Koteka merupakan pakaian tradisional masyarakat Papua yang dipakai sebagai alat penutup kelamin laki-laki. Hingga saat ini koteka masih sering digunakan oleh masyarakat Papua khususnya di pedalaman. Koteka adalah salah satu keragaman kekayaan budaya Indonesia, bentuknya unik mungkin juga lucu bahkan ada yang menganggap porno, tapi itulah budaya kadang terlihat aneh jika dilihat dari kacamata kita. Setiap daerah memiliki kebudayaan masing-masing, begitu juga dengan Papua yang terkenal dengan koteka. Selain merupakan pakaian tradisional, koteka juga dijadikan souvenir asli Papua. Pengertian koteka secara harfiah, pakaian ini berasal dari bahasa Mee. Sementara itu Suku Dani yang hidup di Lembah Baliem, Wamena, Kabupaten Jayawijaya menyebut pakaian tradisional laki-laki ini dengan nama holim atau horim. Masing-masing suku di Papua mempunyai istilah sendiri untuk menyebutnya, namun pakaian tradisional ini lebih popular dengan sebutan koteka.

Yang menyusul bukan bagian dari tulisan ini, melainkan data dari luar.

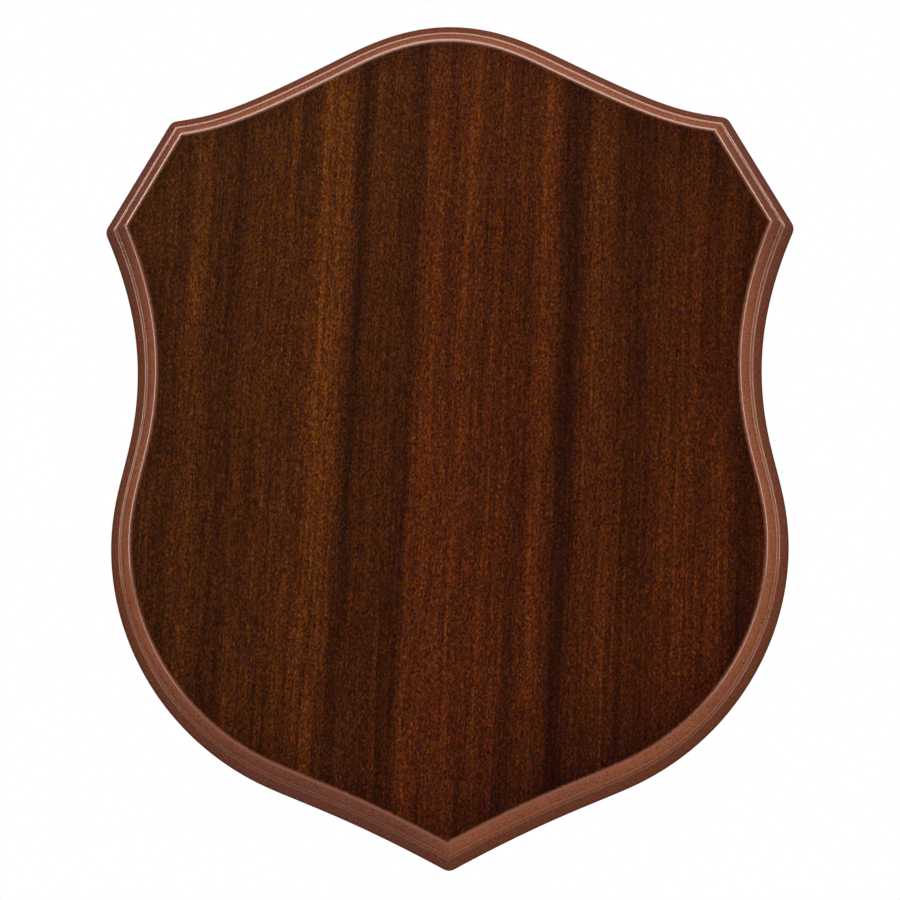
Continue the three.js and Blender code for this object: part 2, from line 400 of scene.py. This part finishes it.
def closed_surface(name, rings, heights, insets):
    """A closed surface through rings of equal count, first to last, with a flat fan in the first
    and the last ring. Faces look outwards for rings that run clockwise as seen from the front and
    climb from the back over the edge. Carries each point's inset from the outline as an attribute."""
    count = len(rings[0])
    points = np.concatenate([
        np.column_stack([r[:, 0], np.full(count, -h), r[:, 1]]) for r, h in zip(rings, heights)])
    ends = np.array([[rings[i][:, 0].mean(), -heights[i], HUB[1]] for i in (0, -1)])
    points = np.vstack([points, ends])
    column = np.arange(count)
    following = np.roll(column, -1)
    base = (np.arange(len(rings) - 1) * count)[:, None]
    quads = np.stack([column + base, column + base + count,
                      following + base + count, following + base], -1).reshape(-1, 4)
    first_pole = len(rings) * count
    top = (len(rings) - 1) * count
    fans = np.vstack([
        np.stack([column, following, np.full(count, first_pole)], 1),
        np.stack([following + top, column + top, np.full(count, first_pole + 1)], 1),
    ])
    faces = quads.tolist() + fans.tolist()
    mesh = bpy.data.meshes.new(name)
    mesh.from_pydata(points.tolist(), [], faces)
    depth = np.concatenate([np.broadcast_to(i, count) for i in insets])
    depth = np.append(depth, [depth[0], depth[-1]])
    attribute = mesh.attributes.new("inset", "FLOAT", "POINT")
    attribute.data.foreach_set("value", depth.astype(np.float32))
    mesh.polygons.foreach_set("use_smooth", np.ones(len(mesh.polygons), bool))
    mesh.update()
    piece = bpy.data.objects.new(name, mesh)
    bpy.context.scene.collection.objects.link(piece)
    return piece


def ruled(inner, outer, shares):
    """Rings between two rings, by straight shares of the way."""
    return [inner * (1 - s) + outer * s for s in shares]


def drawn_in(ring, shares):
    """Copies of a ring drawn in towards the hub, each to a share of its distance from it."""
    return [HUB + (ring - HUB) * s for s in shares]


UNSEEN_SHARES = (0.5,)  # on the floor of the keyhole and under the veneer
MIDDLE_SHARES = (0.6, 0.2)
MIDDLE_INSETS = (40 * MM, 60 * MM)


def glue_line_inset(section):
    """How far in the moulding has come where it reaches the glue line."""
    return np.interp(GLUE_LINE, section[:, 1], section[:, 0])


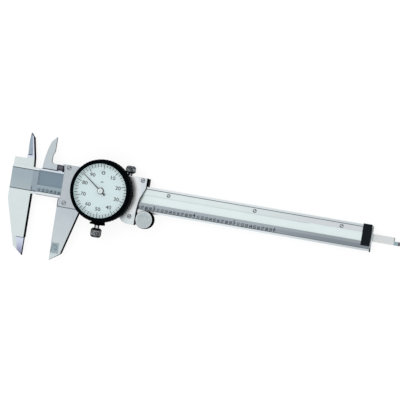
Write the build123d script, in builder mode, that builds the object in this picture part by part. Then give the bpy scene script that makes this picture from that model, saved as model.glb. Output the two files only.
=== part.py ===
"""Dial caliper, six inch range, lying on its back with the jaws a little open.

Units are millimetres. X runs along the bar, from the fixed jaw's measuring face towards
the depth rod's tip. Y points from the bar's centre line to the inside jaws. Z points out
of the dial, from the bar's back face. A slide piece is drawn from the moving jaw's own
measuring face, so its plane starts at X = opening.
"""

from build123d import *
import math
import os

os.makedirs("parts", exist_ok=True)

# Gap between the jaws as modelled, and the full range
opening = 17.4
travel = 152.4
inch = 25.4

# Clearances: of what runs, what turns, what is fitted, what is pressed on, and play endwise
run_clear = 0.05
turn_clear = 0.04
fit_gap = 0.03
press_gap = 0.01
end_play = 0.1

# Bar
bar_width = 16.0
bar_thickness = 3.7
bar_left = 14.0
half_width = bar_width / 2

# Front channel for the rack, and the ground band that carries the scale
channel_start = 3.0
channel_land = 1.6
channel_width = 8.4
channel_depth = 1.2
band_lip = 1.15
band_depth = 0.12
channel_top = half_width - channel_land
channel_bottom = channel_top - channel_width
channel_floor = bar_thickness - channel_depth
band_bottom = band_lip - half_width

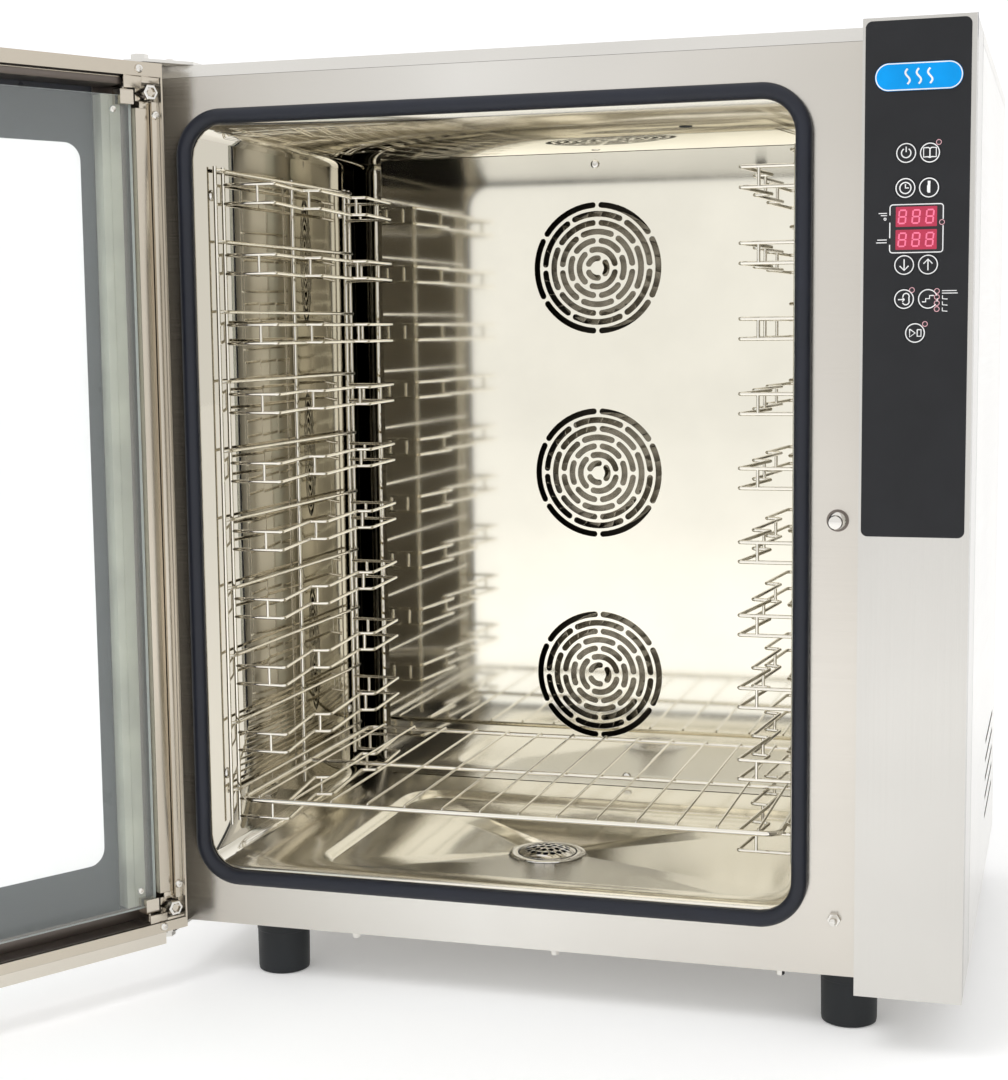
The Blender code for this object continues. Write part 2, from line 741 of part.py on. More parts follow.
def make_badge():
    outline = rounded_rectangle(0.3365, 0.4145, 0.9100, 0.9350, 0.0124, steps=6)
    badge = upright_plate("badge_plate", outline, OVERLAY_FRONT - GAP - 0.0008, OVERLAY_FRONT - GAP)
    keep(badge, material("badge_blue", (0.02, 0.25, 0.62), 0.3))


def make_front_fittings():
    """The door's striker and its spring stop, both screwed to the front frame."""
    striker = turned(
        "door_striker",
        (STRIKER_X, 0.0, STRIKER_Z),
        [
            (0.0, -0.0225),
            (0.0060, -0.0225),
            (0.0070, -0.0215),
            (0.0070, -0.0180),
            (0.0040, -0.0175),
            (0.0040, -0.0030),
            (0.0085, -0.0030),
            (0.0085, -GAP),
            (0.0, -GAP),
        ],
        "Y",
        20,
    )
    keep(striker, wire_chrome())
    stop = turned(
        "door_stop_bolt",
        (STRIKER_X, 0.0, 0.118),
        [
            (0.0, -0.0150),
            (0.0025, -0.0145),
            (0.0040, -0.0120),
            (0.0040, -0.0060),
            (0.0070, -0.0060),
            (0.0070, -GAP),
            (0.0, -GAP),
        ],
        "Y",
        12,
    )
    keep(stop, wire_chrome())


# ---------------------------------------------------------------- hinge and door
def make_hinge_brackets():
    """Plates above and below the door, each with the pin that the door turns on."""
    x, y = HINGE
    low = BODY_TOP + GAP
    outline = [(-0.426, -0.042), (-0.403, -0.042), (-0.368, 0.0), (-0.368, 0.060), (-0.426, 0.060)]
    top = flat_plate("hinge_bracket_top", outline, low, low + 0.003)
    keep(top, steel())
    fuse(top, cylinder("hinge_pin_top", (x, y, 0.971), 0.004, 0.022, sides=16))
    fuse(top, cylinder("hinge_head_top", (x, y, low + 0.0058), 0.009, 0.006, sides=6))
    high = BODY_BOTTOM - GAP
    nose = 0.0115
    outline = [(x + nose, 0.060), (x - nose, 0.060)]
    for step in range(7):
        angle = math.radians(180 + 180 * step / 6)
        outline.append((x + nose * math.cos(angle), y + nose * math.sin(angle)))
    bottom = flat_plate("hinge_bracket_bottom", outline, high - 0.003, high)
    keep(bottom, steel())
    fuse(bottom, cylinder("hinge_pin_bottom", (x, y, 0.066), 0.004, 0.019, sides=16))
    fuse(bottom, cylinder("hinge_head_bottom", (x, y, high - 0.0058), 0.009, 0.006, sides=6))


def door_axis():
    """The empty on the hinge line, turned to the open position. Door pieces are drawn shut."""
    axis = bpy.data.objects.new("door_axis", None)
    PARTS.objects.link(axis)
    axis.parent = OVEN
    axis.location = (*HINGE, 0.0)
    axis.rotation_euler = (0, 0, math.radians(DOOR_OPEN_DEG))
    return axis


def hang(obj, surface, axis):
    """Puts a piece drawn in the shut position on the door's axis."""
    obj.data.transform(Matrix.Translation((-HINGE[0], -HINGE[1], 0)))
    return keep(obj, surface, axis)


def cut_door(target, *others):
    for other in others:
        other.data.transform(Matrix.Translation((-HINGE[0], -HINGE[1], 0)))
        cut(target, other)


def fuse_door(target, *others):
    for other in others:
        other.data.transform(Matrix.Translation((-HINGE[0], -HINGE[1], 0)))
        fuse(target, other)


def make_door_frame(axis):
    """A box of folded sheet with a window on both faces; the inner rim clears the swinging pane."""
    low = (DOOR_LEFT, DOOR_OUTER, DOOR_BOTTOM)
    high = (DOOR_RIGHT, DOOR_INNER, DOOR_TOP)
    frame = hang(box("door_frame", low, high), steel(), axis)
    inside_low = (DOOR_LEFT + SHEET, DOOR_OUTER + SHEET, DOOR_BOTTOM + SHEET)
    inside_high = (DOOR_RIGHT - SHEET, DOOR_INNER - SHEET, DOOR_TOP - SHEET)
    cut_door(frame, box("door_inside", inside_low, inside_high))
    inner_low, inner_high = (DOOR_LEFT + SHEET, -0.03, 0.075), (0.288, 0.01, 0.960)
    cut_door(frame, box("door_inner_window", inner_low, inner_high))
    cut_door(frame, box("door_outer_window", (-0.365, -0.06, 0.084), (0.262, -0.03, 0.956)))
    for index, z in enumerate((DOOR_BOTTOM, DOOR_TOP)):
        cut_door(frame, cylinder(f"door_pin_hole_{index}", (*HINGE, z), 0.0044, 0.02, sides=16))
    cut_door(frame, cylinder("door_striker_hole", (STRIKER_X, DOOR_INNER, STRIKER_Z), 0.0095, 0.02, "Y", 20))
    cut_door(frame, cylinder("door_stop_hole", (STRIKER_X, DOOR_INNER, 0.118), 0.0085, 0.02, "Y", 16))
    cut_door(frame, cylinder("door_spindle_hole", (HANDLE_X, DOOR_OUTER, HANDLE_Z), 0.0055, 0.02, "Y", 16))


def make_door_glass(axis):
    low = (-0.377, DOOR_OUTER + SHEET + GAP, 0.072)
    high = (0.274, DOOR_OUTER + SHEET + GAP + 0.004, 0.966)
    hang(box("outer_glass", low, high), clear_glass(), axis)


def make_drip_gutter(axis):
    """The channel under the door that catches water running down the inner pane."""
    gutter = hang(box("drip_gutter", (-0.397, -0.026, 0.0510), (0.300, -0.0035, 0.0637)), steel(), axis)
    cut_door(gutter, box("gutter_inside", (-0.3958, -0.0248, 0.0522), (0.2988, -0.0047, 0.07)))


def make_glass_brackets(axis):
    """The two lugs inside the door that the inner pane's pins turn in."""
    for name, z in (("glass_bracket_top", 0.953), ("glass_bracket_bottom", 0.074)):
        lug = hang(box(name, (-0.4217, -0.0400, z), (-0.3780, -0.0100, z + 0.003)), steel(), axis)
        cut_door(lug, cylinder(f"{name}_hole", (*GLASS_HINGE, z), 0.00335, 0.02, sides=12))
        cut_door(lug, box(f"{name}_relief", (-0.43, -0.036, z - 0.01), (-0.404, -0.022, z + 0.01)))


def make_inner_glass(axis):
    """The pane that swings out for cleaning, with a clamp and a pin at each hinge corner."""
    pivot = bpy.data.objects.new("glass_axis", None)
    PARTS.objects.link(pivot)
    pivot.parent = axis
    pivot.location = (GLASS_HINGE[0] - HINGE[0], GLASS_HINGE[1] - HINGE[1], 0.0)
    shift = Matrix.Translation((-GLASS_HINGE[0], -GLASS_HINGE[1], 0))
    pane = box("inner_glass", (-0.394, PANE_FRONT, 0.091), (0.283, PANE_BACK, 0.941))
    pane.data.transform(shift)
    keep(pane, clear_glass(), pivot)
    ends = (("glass_clamp_top", 0.932, 0.9515), ("glass_clamp_bottom", 0.085, 0.0805))
    for name, low, pin_middle in ends:
        clamp = box(name, (-0.3945, -0.0270, low), (-0.3790, -0.0115, low + 0.015))
        clamp.data.transform(shift)
        keep(clamp, steel(), pivot)
        if name.endswith("top"):
            bottom, top = 0.90, 0.9413
        else:
            bottom, top = 0.0907, 0.12
        slot = box(f"{name}_slot", (-0.41, PANE_FRONT - GAP, bottom), (-0.37, PANE_BACK + GAP, top))
        slot.data.transform(shift)
        pin = cylinder(f"{name}_pin", (*GLASS_HINGE, pin_middle), 0.003, 0.016, sides=12)
        pin.data.transform(shift)
        cut(clamp, slot)
        fuse(clamp, pin)


def make_handle(axis):
    """A turning handle on the outside. Its spindle moves the latch bar inside the door."""
    pivot = bpy.data.objects.new("handle_axis", None)
    PARTS.objects.link(pivot)
    pivot.parent = axis
    pivot.location = (HANDLE_X - HINGE[0], DOOR_OUTER - HINGE[1], HANDLE_Z)
    grip_y = -0.040
    handle = turned(
        "door_handle",
        (0, 0, 0),
        [
            (0.0, 0.0320),
            (0.0050, 0.0320),
            (0.0050, -GAP),
            (0.0170, -GAP),
            (0.0170, -0.0080),
            (0.0110, -0.0120),
            (0.0100, grip_y),
            (0.0, grip_y),
        ][::-1],
        "Y",
        20,
    )
    keep(handle, steel(), pivot)
    grip = tube("handle_grip", [(0, grip_y, 0.016), (0, grip_y, -0.170)], 0.0105, sides=3)
    helper(grip, pivot)
    combine(handle, grip, "UNION")


def make_latch_bar(axis):
    """A sliding bar with a keyhole: the striker's head enters it, and it lifts behind the head."""
    bar = box("latch_bar", (0.2895, -0.0140, 0.480), (0.3125, -0.0110, 0.546))
    hang(bar, steel(), axis)
    cut_door(bar, cylinder("latch_eye", (STRIKER_X, -0.0125, STRIKER_Z), 0.0088, 0.02, "Y", 20))
    slot_low = (STRIKER_X - 0.0047, -0.02, STRIKER_Z - 0.018)
    slot_high = (STRIKER_X + 0.0047, 0.0, STRIKER_Z)
    cut_door(bar, box("latch_slot", slot_low, slot_high))


def main():
    global PARTS, CUTTERS, OVEN
    clear_scene()
    PARTS = new_collection("combi_steamer_oven")
    CUTTERS = new_collection("combi_steamer_oven_cutters")
    OVEN = bpy.data.objects.new("oven_origin", None)
    PARTS.objects.link(OVEN)
    OVEN.location = (FOOT_X, -FOOT_Y[0], 0.0)
    for make in (
        make_base_tray,
        make_feet,
        make_front_frame,
        make_top_cover,
        make_side_panels,
        make_back_panel,
        make_cavity_liner,
        make_insulation,
        make_door_gasket,
        make_fan_baffle,
        make_fan_wheels,
        make_fan_motors,
        make_heater_rings,
        make_water_manifold,
        make_drain,
        make_steam_vent,
        make_services,
        make_wire_shelf,
        make_control_column,
        make_control_overlay,
        make_display,
        make_keys,
        make_badge,
        make_front_fittings,
        make_hinge_brackets,
    ):
        make()
    make_rack("rack_left", -1)
    make_rack("rack_right", 1)
    axis = door_axis()
    for make in (
        make_door_frame,
        make_door_glass,
        make_drip_gutter,
        make_glass_brackets,
        make_inner_glass,
        make_handle,
        make_latch_bar,
    ):
        make(axis)


main()
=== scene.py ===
"""Looks of the combi steamer oven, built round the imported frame.

Every piece is drawn in the oven's own measures: X = 0 is the cabinet's middle, Y = 0 the front
panel's face, Z = 0 the floor. Door pieces are drawn shut, and the door's place then opens them.
"""

import json
import math

import bmesh
import bpy
from mathutils import Matrix, Vector


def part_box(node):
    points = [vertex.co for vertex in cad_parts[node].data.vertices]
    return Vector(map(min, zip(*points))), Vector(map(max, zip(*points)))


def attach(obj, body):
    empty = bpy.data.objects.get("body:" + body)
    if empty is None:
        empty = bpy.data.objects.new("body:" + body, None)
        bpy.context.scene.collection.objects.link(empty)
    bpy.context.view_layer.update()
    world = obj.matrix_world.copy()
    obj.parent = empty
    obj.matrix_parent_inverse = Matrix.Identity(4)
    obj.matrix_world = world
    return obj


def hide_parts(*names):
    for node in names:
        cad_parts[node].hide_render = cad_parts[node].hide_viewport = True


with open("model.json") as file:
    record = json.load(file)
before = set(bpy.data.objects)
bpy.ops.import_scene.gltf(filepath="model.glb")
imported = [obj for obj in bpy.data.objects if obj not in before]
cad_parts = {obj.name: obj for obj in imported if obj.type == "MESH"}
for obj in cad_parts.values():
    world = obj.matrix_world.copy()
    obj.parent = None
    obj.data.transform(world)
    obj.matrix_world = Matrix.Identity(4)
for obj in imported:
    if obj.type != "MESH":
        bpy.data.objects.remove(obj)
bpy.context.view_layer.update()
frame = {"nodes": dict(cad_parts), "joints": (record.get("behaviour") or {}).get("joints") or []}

# ------------ places taken from the frame
cover_low, cover_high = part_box("top_cover")
ORIGIN = Vector(((cover_low.x + cover_high.x) / 2, cover_low.y, 0.0))
OVEN = Matrix.Translation(ORIGIN)
JOINTS = {joint["name"]: joint for joint in frame["joints"]}
HINGE = Vector(JOINTS["door_hinge"]["pos_m"]) - ORIGIN
DOOR_OPEN = math.radians(-120)
TURN = Matrix.Translation(HINGE) @ Matrix.Rotation(DOOR_OPEN, 4, "Z") @ Matrix.Translation(-HINGE)
DOOR = OVEN @ TURN


def box_of(node):
    """A cabinet node's lowest and highest corner in the oven's own measures."""
    low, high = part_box(node)
    return low - ORIGIN, high - ORIGIN


def middle_of(node):
    low, high = box_of(node)
    return (low + high) / 2


BODY_HIGH = box_of("top_cover")[1]
LINER_LOW, LINER_HIGH = box_of("cavity_liner")
SHEET = 0.002
CAVITY_LEFT = LINER_LOW.x + SHEET
CAVITY_RIGHT = LINER_HIGH.x - SHEET
CAVITY_TOP = LINER_HIGH.z - SHEET
CAVITY_BACK = LINER_HIGH.y - SHEET
RECESS_DEPTH = 0.009
CAVITY_BOTTOM = LINER_LOW.z + SHEET + RECESS_DEPTH
MIDDLE = (CAVITY_LEFT + CAVITY_RIGHT) / 2
RECESS = (-0.28, 0.242, 0.045, 0.398)
FAN_PLACES = [Vector(JOINTS[f"fan_{i}_spin"]["pos_m"]) - ORIGIN for i in (1, 2, 3)]
BAFFLE_LOW, BAFFLE_HIGH = box_of("fan_baffle")
BAFFLE_BOTTOM = CAVITY_BOTTOM + 0.0006
BAFFLE_TOP = CAVITY_TOP - 0.0006
OVERLAY_LOW, OVERLAY_HIGH = box_of("control_overlay")
INK_FACE = OVERLAY_LOW.y - 0.0001
COLUMN_LEFT, COLUMN_BACK = box_of("control_column")[0].x, box_of("control_column")[1].y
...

Koteka mulai dibentuk sejak masa tanam labu. Setelah beberapa bulan tumbuh, labu diikat dengan batu agar diperoleh bentuk tegak lurus. Untuk mendapatkan bentuk labu yang melengkung, sebelum dipanen, batu yang diikat menggantung tersebut dilepas. Koteka di buat dari kulit buah labu yang berbentuk panjang dan berkulit keras atau nama latinnya Lagenaria Sicecaria. Suku Mee menyebutnya bobbe. Bobbe biasanya di tanam di kebun atau di halaman rumah. Proses pembuatannya, bobbe dipetik (biasanya yang sudah tua) kemudian dimasukkan kedalam pasir halus. Di atas pasir halus tersebut dibuat api yang besar. Setelah panas kulit bobbe akan lembek dan isinya akan mencair, lalu biji-biji beserta cairan akan keluar dari dalam ruas bobbe. Setelah itu, bobbe digantung (dikeringkan) di atas perapian hingga kering. Setelah kering dilengkapi dengan anyaman khusus dan siap pakai sebagai koteka. Mengenai ukuran dan bentuk koteka tak berkaitan dengan status pemakainya. Ukuran biasanya berkaitan dengan aktivitas pengguna, hendak bekerja atau upacara. Banyak suku-suku di Papua dapat dikenali dari cara mereka menggunakan koteka. Koteka yang pendek digunakan saat bekerja, dan yang panjang dengan hiasan-hiasan digunakan dalam upacara adat. Namun demikian, setiap suku memiliki perbedaan bentuk koteka.

Koteka memiliki fungsi lain sebagai penanda status sosial dan bahkan simbol perlawanan. Ini adalah salah satu pakaian tradisional yang dikenakan sebagian masyarakat Papua, terutama di area dataran tinggi. Saat ini masyarakat yang masih mengenakan koteka terdapat di wilayah adat Mee Pago (suku Mee dan Moni) dan La Pago (suku Lani, Dani, Yali, Katengban, dan Ngalum). Suku-suku ini kebanyakan bermukim di wilayah Pegunungan Tengah Papua (terbentang dari Danau Paniai, lembah besar Baliem, dan pegunungan Jayawijaya. Pembentukan labu punya tujuan tertentu. Dalam lingkungan masyarakat Baliem, bentuk koteka menandakan kelas sosial pemakainya. Koteka yang berbentuk melengkung hanya dikenakan orang-orang yang punya pengaruh dalam masyarakat. Koteka yang ujungnya melengkung ke depan (kolo) di sandang oleh Ap Kain atau pemimpin konfederasi (pemimpin klan). Golongan menengah mengenakan koteka yang ujungnya melengkung ke samping (haliag). Mereka di antaranya adalah Ap Menteg (panglima perang) dan Ap Ubalik (tabib dan pemimpin adat). Sedangkan yang bentuknya tegak lurus boleh digunakan masyarakat biasa.
Koteka sudah dikenal berabad-abad lalu. Misionaris-misionaris Belanda, yang menempatkan pos pertama mereka di Papua pada 1855, mendorong masyarakat pedalaman untuk meninggalkan kebiasaan berkoteka. Bagi yang mau bersekolah, mereka memberikan setelan pakaian lengkap. Namun masyarakat di Pegunungan Tengah tak sepenuhnya menanggalkan koteka mereka. Pada 1950-an para misionaris akhirnya fokus pada isu-isu lain dan meninggalkan masalah cara berpakaian.